**Problem**: Nothing may be dropped or altered: reproduce all the data.

**Data block**:
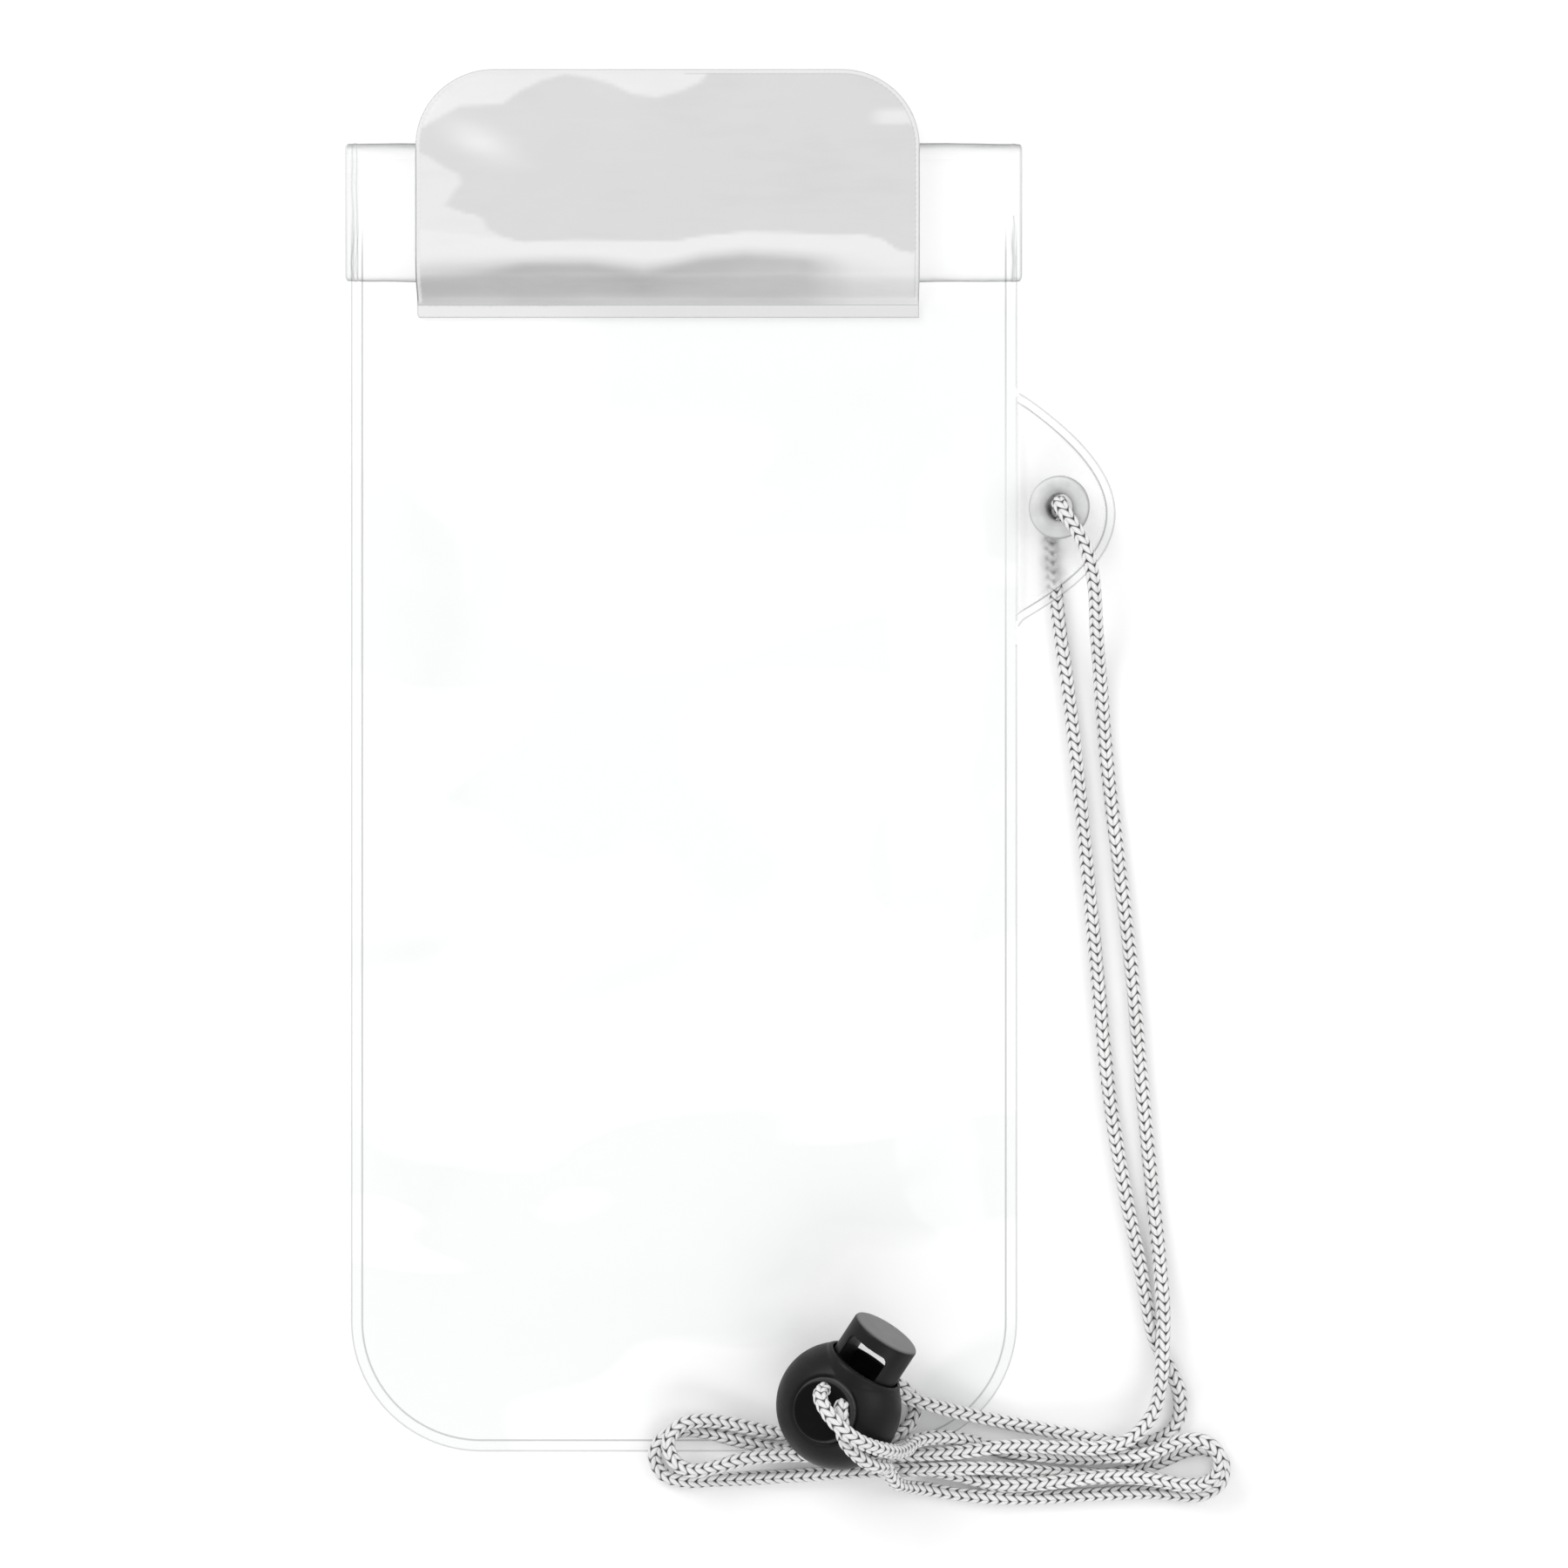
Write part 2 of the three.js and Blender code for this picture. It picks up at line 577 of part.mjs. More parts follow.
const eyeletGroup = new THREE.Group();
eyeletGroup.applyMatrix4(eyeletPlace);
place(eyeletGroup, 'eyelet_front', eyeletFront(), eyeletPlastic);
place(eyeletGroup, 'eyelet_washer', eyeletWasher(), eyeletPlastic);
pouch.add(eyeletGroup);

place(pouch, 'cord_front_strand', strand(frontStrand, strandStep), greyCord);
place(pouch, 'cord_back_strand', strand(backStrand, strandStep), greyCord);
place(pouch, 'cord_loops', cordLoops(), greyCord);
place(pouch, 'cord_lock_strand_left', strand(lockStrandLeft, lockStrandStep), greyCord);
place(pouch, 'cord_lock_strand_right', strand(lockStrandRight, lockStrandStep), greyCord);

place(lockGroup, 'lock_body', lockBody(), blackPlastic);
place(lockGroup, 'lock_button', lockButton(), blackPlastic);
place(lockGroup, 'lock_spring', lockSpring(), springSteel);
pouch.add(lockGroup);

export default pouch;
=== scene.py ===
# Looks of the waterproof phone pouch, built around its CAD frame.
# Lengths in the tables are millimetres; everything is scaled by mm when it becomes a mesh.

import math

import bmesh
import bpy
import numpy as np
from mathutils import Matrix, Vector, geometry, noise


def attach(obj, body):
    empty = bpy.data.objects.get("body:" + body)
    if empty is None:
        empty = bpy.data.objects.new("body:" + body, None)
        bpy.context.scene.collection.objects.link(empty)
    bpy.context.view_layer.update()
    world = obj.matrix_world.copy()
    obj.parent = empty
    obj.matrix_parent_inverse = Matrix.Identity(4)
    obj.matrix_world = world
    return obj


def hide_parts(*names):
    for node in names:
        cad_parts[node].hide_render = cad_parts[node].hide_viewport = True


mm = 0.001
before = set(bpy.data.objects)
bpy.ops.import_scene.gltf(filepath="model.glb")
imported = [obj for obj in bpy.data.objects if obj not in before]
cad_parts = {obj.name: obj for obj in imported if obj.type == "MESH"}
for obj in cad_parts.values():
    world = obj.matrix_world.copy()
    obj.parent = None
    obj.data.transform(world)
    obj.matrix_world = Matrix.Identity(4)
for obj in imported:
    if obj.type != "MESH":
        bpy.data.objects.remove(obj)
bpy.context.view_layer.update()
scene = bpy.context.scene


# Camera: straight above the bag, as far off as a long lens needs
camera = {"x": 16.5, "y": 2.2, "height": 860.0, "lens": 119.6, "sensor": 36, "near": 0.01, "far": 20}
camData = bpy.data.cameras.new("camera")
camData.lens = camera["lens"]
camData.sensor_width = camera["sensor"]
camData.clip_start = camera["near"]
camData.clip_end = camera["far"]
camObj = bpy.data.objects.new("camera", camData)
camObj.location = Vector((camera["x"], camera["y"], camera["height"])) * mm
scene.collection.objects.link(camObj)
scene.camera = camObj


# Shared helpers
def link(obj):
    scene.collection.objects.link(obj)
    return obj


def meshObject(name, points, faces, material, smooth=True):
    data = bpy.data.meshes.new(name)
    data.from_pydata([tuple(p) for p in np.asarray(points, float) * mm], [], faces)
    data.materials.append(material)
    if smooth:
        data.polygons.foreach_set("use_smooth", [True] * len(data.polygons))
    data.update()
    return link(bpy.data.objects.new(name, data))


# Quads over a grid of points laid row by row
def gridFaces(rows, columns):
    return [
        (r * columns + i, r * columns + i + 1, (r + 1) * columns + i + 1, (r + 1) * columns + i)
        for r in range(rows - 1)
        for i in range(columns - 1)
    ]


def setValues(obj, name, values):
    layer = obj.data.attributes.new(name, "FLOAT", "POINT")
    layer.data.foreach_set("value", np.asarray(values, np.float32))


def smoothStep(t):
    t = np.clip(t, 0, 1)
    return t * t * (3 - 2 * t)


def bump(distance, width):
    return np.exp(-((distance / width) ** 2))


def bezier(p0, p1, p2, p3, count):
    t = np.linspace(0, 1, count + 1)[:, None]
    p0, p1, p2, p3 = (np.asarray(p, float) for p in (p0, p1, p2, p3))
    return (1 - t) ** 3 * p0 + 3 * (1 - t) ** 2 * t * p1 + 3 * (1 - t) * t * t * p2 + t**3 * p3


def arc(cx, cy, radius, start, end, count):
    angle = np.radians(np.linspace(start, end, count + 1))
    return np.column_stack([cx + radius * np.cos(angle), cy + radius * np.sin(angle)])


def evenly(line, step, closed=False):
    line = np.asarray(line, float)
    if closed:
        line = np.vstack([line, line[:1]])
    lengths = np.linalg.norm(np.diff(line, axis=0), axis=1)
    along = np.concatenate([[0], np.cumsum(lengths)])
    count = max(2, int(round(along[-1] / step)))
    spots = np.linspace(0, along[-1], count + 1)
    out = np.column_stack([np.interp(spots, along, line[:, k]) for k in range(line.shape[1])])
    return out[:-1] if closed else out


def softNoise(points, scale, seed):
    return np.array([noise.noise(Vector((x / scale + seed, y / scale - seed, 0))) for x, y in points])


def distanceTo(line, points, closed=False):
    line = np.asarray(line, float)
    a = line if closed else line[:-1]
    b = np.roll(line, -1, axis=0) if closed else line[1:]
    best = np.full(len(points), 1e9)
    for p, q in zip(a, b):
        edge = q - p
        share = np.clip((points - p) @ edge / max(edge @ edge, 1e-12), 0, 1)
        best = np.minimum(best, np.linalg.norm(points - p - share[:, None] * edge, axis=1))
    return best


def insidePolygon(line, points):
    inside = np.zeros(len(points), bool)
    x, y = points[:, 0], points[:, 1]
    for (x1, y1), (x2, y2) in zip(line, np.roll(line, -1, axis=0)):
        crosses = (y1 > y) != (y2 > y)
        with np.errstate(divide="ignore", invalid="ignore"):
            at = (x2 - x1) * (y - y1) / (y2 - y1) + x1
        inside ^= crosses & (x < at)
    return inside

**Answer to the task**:
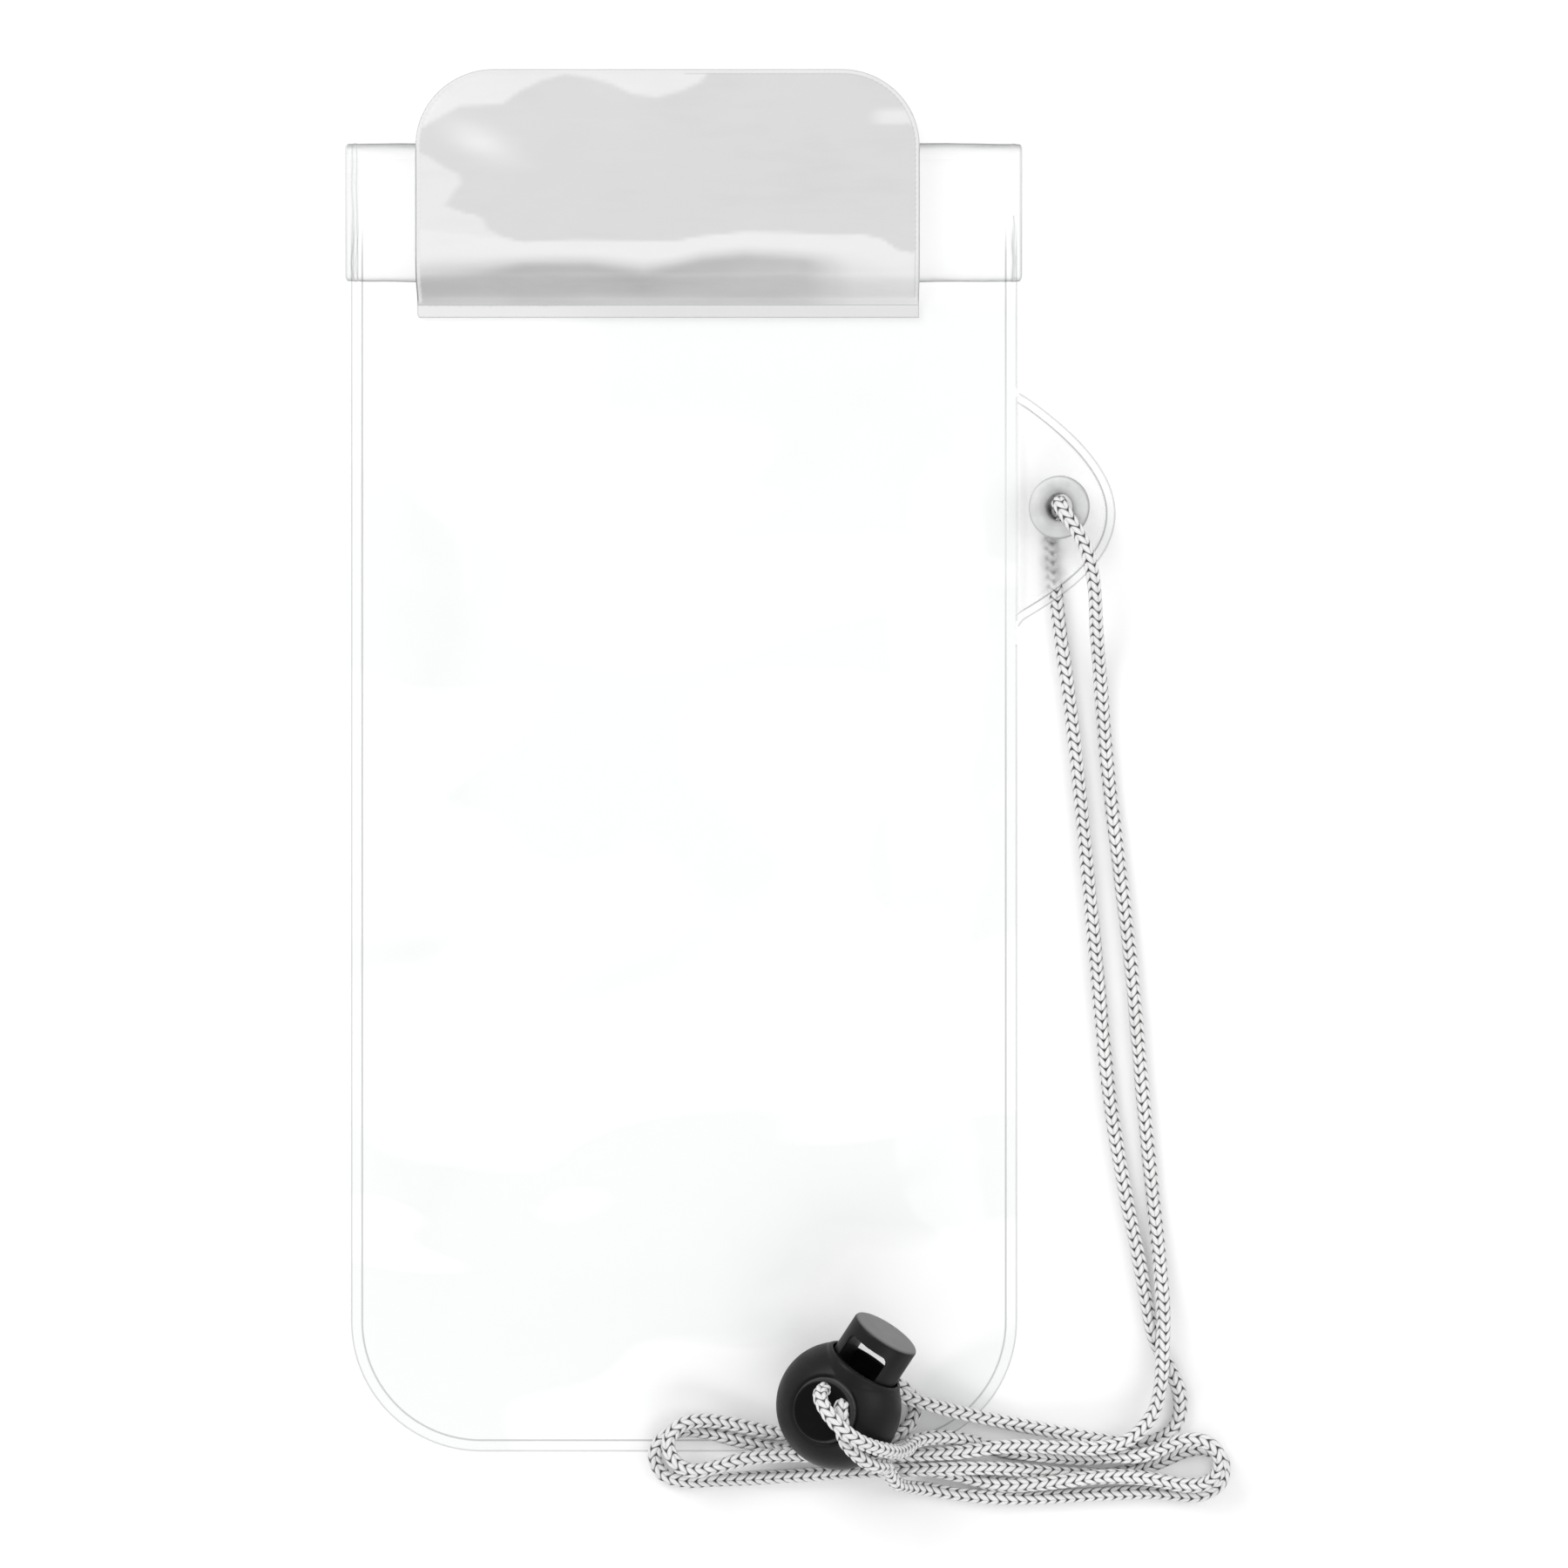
Write part 2 of the three.js and Blender code for this picture. It picks up at line 577 of part.mjs. More parts follow.
const eyeletGroup = new THREE.Group();
eyeletGroup.applyMatrix4(eyeletPlace);
place(eyeletGroup, 'eyelet_front', eyeletFront(), eyeletPlastic);
place(eyeletGroup, 'eyelet_washer', eyeletWasher(), eyeletPlastic);
pouch.add(eyeletGroup);

place(pouch, 'cord_front_strand', strand(frontStrand, strandStep), greyCord);
place(pouch, 'cord_back_strand', strand(backStrand, strandStep), greyCord);
place(pouch, 'cord_loops', cordLoops(), greyCord);
place(pouch, 'cord_lock_strand_left', strand(lockStrandLeft, lockStrandStep), greyCord);
place(pouch, 'cord_lock_strand_right', strand(lockStrandRight, lockStrandStep), greyCord);

place(lockGroup, 'lock_body', lockBody(), blackPlastic);
place(lockGroup, 'lock_button', lockButton(), blackPlastic);
place(lockGroup, 'lock_spring', lockSpring(), springSteel);
pouch.add(lockGroup);

export default pouch;
=== scene.py ===
# Looks of the waterproof phone pouch, built around its CAD frame.
# Lengths in the tables are millimetres; everything is scaled by mm when it becomes a mesh.

import math

import bmesh
import bpy
import numpy as np
from mathutils import Matrix, Vector, geometry, noise


def attach(obj, body):
    empty = bpy.data.objects.get("body:" + body)
    if empty is None:
        empty = bpy.data.objects.new("body:" + body, None)
        bpy.context.scene.collection.objects.link(empty)
    bpy.context.view_layer.update()
    world = obj.matrix_world.copy()
    obj.parent = empty
    obj.matrix_parent_inverse = Matrix.Identity(4)
    obj.matrix_world = world
    return obj


def hide_parts(*names):
    for node in names:
        cad_parts[node].hide_render = cad_parts[node].hide_viewport = True


mm = 0.001
before = set(bpy.data.objects)
bpy.ops.import_scene.gltf(filepath="model.glb")
imported = [obj for obj in bpy.data.objects if obj not in before]
cad_parts = {obj.name: obj for obj in imported if obj.type == "MESH"}
for obj in cad_parts.values():
    world = obj.matrix_world.copy()
    obj.parent = None
    obj.data.transform(world)
    obj.matrix_world = Matrix.Identity(4)
for obj in imported:
    if obj.type != "MESH":
        bpy.data.objects.remove(obj)
bpy.context.view_layer.update()
scene = bpy.context.scene


# Camera: straight above the bag, as far off as a long lens needs
camera = {"x": 16.5, "y": 2.2, "height": 860.0, "lens": 119.6, "sensor": 36, "near": 0.01, "far": 20}
camData = bpy.data.cameras.new("camera")
camData.lens = camera["lens"]
camData.sensor_width = camera["sensor"]
camData.clip_start = camera["near"]
camData.clip_end = camera["far"]
camObj = bpy.data.objects.new("camera", camData)
camObj.location = Vector((camera["x"], camera["y"], camera["height"])) * mm
scene.collection.objects.link(camObj)
scene.camera = camObj


# Shared helpers
def link(obj):
    scene.collection.objects.link(obj)
    return obj


def meshObject(name, points, faces, material, smooth=True):
    data = bpy.data.meshes.new(name)
    data.from_pydata([tuple(p) for p in np.asarray(points, float) * mm], [], faces)
    data.materials.append(material)
    if smooth:
        data.polygons.foreach_set("use_smooth", [True] * len(data.polygons))
    data.update()
    return link(bpy.data.objects.new(name, data))


# Quads over a grid of points laid row by row
def gridFaces(rows, columns):
    return [
        (r * columns + i, r * columns + i + 1, (r + 1) * columns + i + 1, (r + 1) * columns + i)
        for r in range(rows - 1)
        for i in range(columns - 1)
    ]


def setValues(obj, name, values):
    layer = obj.data.attributes.new(name, "FLOAT", "POINT")
    layer.data.foreach_set("value", np.asarray(values, np.float32))


def smoothStep(t):
    t = np.clip(t, 0, 1)
    return t * t * (3 - 2 * t)


def bump(distance, width):
    return np.exp(-((distance / width) ** 2))


def bezier(p0, p1, p2, p3, count):
    t = np.linspace(0, 1, count + 1)[:, None]
    p0, p1, p2, p3 = (np.asarray(p, float) for p in (p0, p1, p2, p3))
    return (1 - t) ** 3 * p0 + 3 * (1 - t) ** 2 * t * p1 + 3 * (1 - t) * t * t * p2 + t**3 * p3


def arc(cx, cy, radius, start, end, count):
    angle = np.radians(np.linspace(start, end, count + 1))
    return np.column_stack([cx + radius * np.cos(angle), cy + radius * np.sin(angle)])


def evenly(line, step, closed=False):
    line = np.asarray(line, float)
    if closed:
        line = np.vstack([line, line[:1]])
    lengths = np.linalg.norm(np.diff(line, axis=0), axis=1)
    along = np.concatenate([[0], np.cumsum(lengths)])
    count = max(2, int(round(along[-1] / step)))
    spots = np.linspace(0, along[-1], count + 1)
    out = np.column_stack([np.interp(spots, along, line[:, k]) for k in range(line.shape[1])])
    return out[:-1] if closed else out


def softNoise(points, scale, seed):
    return np.array([noise.noise(Vector((x / scale + seed, y / scale - seed, 0))) for x, y in points])


def distanceTo(line, points, closed=False):
    line = np.asarray(line, float)
    a = line if closed else line[:-1]
    b = np.roll(line, -1, axis=0) if closed else line[1:]
    best = np.full(len(points), 1e9)
    for p, q in zip(a, b):
        edge = q - p
        share = np.clip((points - p) @ edge / max(edge @ edge, 1e-12), 0, 1)
        best = np.minimum(best, np.linalg.norm(points - p - share[:, None] * edge, axis=1))
    return best


def insidePolygon(line, points):
    inside = np.zeros(len(points), bool)
    x, y = points[:, 0], points[:, 1]
    for (x1, y1), (x2, y2) in zip(line, np.roll(line, -1, axis=0)):
        crosses = (y1 > y) != (y2 > y)
        with np.errstate(divide="ignore", invalid="ignore"):
            at = (x2 - x1) * (y - y1) / (y2 - y1) + x1
        inside ^= crosses & (x < at)
    return inside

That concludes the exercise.